§ What is expected
Copy the full set of lines exactly as given.

start Collected material

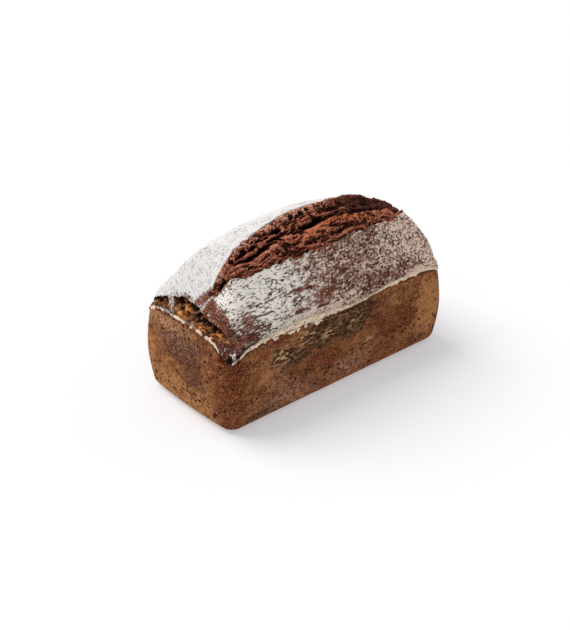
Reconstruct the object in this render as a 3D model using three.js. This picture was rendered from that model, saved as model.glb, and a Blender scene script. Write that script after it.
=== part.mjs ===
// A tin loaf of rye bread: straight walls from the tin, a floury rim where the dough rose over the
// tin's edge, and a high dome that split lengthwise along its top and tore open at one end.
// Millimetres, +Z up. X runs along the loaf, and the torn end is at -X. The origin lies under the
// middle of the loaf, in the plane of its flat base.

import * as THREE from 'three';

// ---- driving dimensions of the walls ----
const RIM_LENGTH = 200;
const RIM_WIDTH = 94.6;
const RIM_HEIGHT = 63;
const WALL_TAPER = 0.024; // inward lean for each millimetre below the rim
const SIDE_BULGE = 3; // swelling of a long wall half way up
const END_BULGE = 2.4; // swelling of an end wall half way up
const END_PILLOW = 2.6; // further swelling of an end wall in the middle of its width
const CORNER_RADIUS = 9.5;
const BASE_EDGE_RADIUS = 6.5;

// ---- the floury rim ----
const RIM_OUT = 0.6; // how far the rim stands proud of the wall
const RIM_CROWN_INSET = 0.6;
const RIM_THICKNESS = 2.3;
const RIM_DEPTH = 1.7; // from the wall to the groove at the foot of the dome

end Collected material

§ Complete output
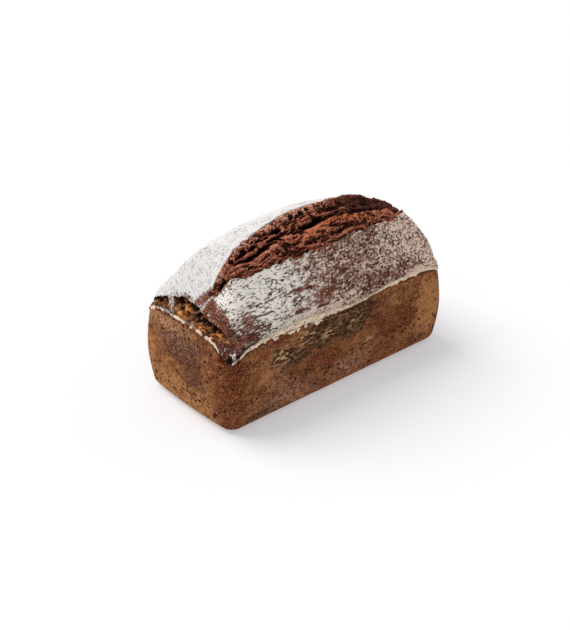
Reconstruct the object in this render as a 3D model using three.js. This picture was rendered from that model, saved as model.glb, and a Blender scene script. Write that script after it.
=== part.mjs ===
// A tin loaf of rye bread: straight walls from the tin, a floury rim where the dough rose over the
// tin's edge, and a high dome that split lengthwise along its top and tore open at one end.
// Millimetres, +Z up. X runs along the loaf, and the torn end is at -X. The origin lies under the
// middle of the loaf, in the plane of its flat base.

import * as THREE from 'three';

// ---- driving dimensions of the walls ----
const RIM_LENGTH = 200;
const RIM_WIDTH = 94.6;
const RIM_HEIGHT = 63;
const WALL_TAPER = 0.024; // inward lean for each millimetre below the rim
const SIDE_BULGE = 3; // swelling of a long wall half way up
const END_BULGE = 2.4; // swelling of an end wall half way up
const END_PILLOW = 2.6; // further swelling of an end wall in the middle of its width
const CORNER_RADIUS = 9.5;
const BASE_EDGE_RADIUS = 6.5;

// ---- the floury rim ----
const RIM_OUT = 0.6; // how far the rim stands proud of the wall
const RIM_CROWN_INSET = 0.6;
const RIM_THICKNESS = 2.3;
const RIM_DEPTH = 1.7; // from the wall to the groove at the foot of the dome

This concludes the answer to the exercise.